Writers are some of the most masochistic people on the planet.  I love to write, but I don't want anybody to read it, but I want them to tell me how great I am, but I can't take rejection.  Gosh, maybe we're more bi-polar than sadistic.  I don't know.  Tonight, though, we're going to go with the latter.  As I sat in my lovely new home office, reading about how easy it is to get a literary agent using this one particular website, I thought about Nicholas Sparks.  I saw a 60 Minutes special on him years ago, and I still hate him to this day.  Former drug rep turned best-selling author.  Drivel.  That story was drivel, and that's what he writes.  But people lap it up, and they turn his novels into movies.  Maybe I should write some drivel, too.

Or maybe I can just pick my chin up, realize that this isn't something everyone can do, put in some genuine effort and time to reach out to literary agents...and beg them to sign me.  I am going to have to play the odds.  I am going to have to bet on that ONE person who wants to read my manuscript (I'll be sending queries for Chief of Staff).  I am going to have to have some faith that that one person who reads Chief of Staff and loves it wants to sign me, or at least have some further exculpatory conversations about how I see myself down the road.  Clearly, I see myself standing on the back of an enormous yacht, looking lovingly off into the distance as the sun sets over the horizon, tucked neatly between the hills of some tropical destination.  I'd hope the literary agent sees me there, too.
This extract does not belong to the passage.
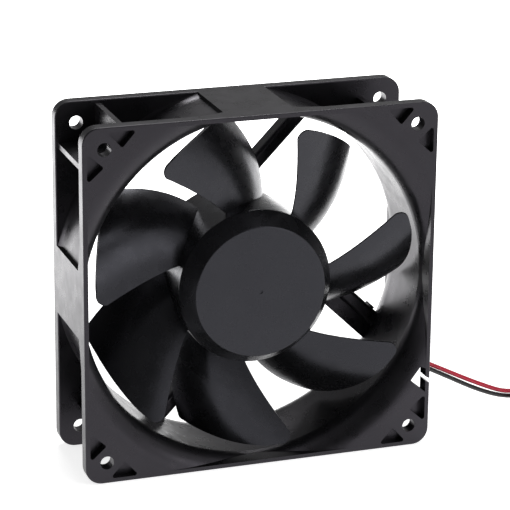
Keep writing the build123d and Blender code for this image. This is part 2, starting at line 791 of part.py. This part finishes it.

Until then, I'm back to blogging.  I'm back to searching through the Internet to find somebody who believes in my talent as much as I do, but is much more willing to expose me to the masses.  I'll continue to write short stories and put them on my website (www.markvertreese.com).  And I'll continue to write only for the love of doing so.  I'm old enough and wise enough now to realize that's what really makes you rich....writing for people who WANT to read what you're giving them.

Come to think of it, maybe that's why I put myself through this.  And maybe that's okay.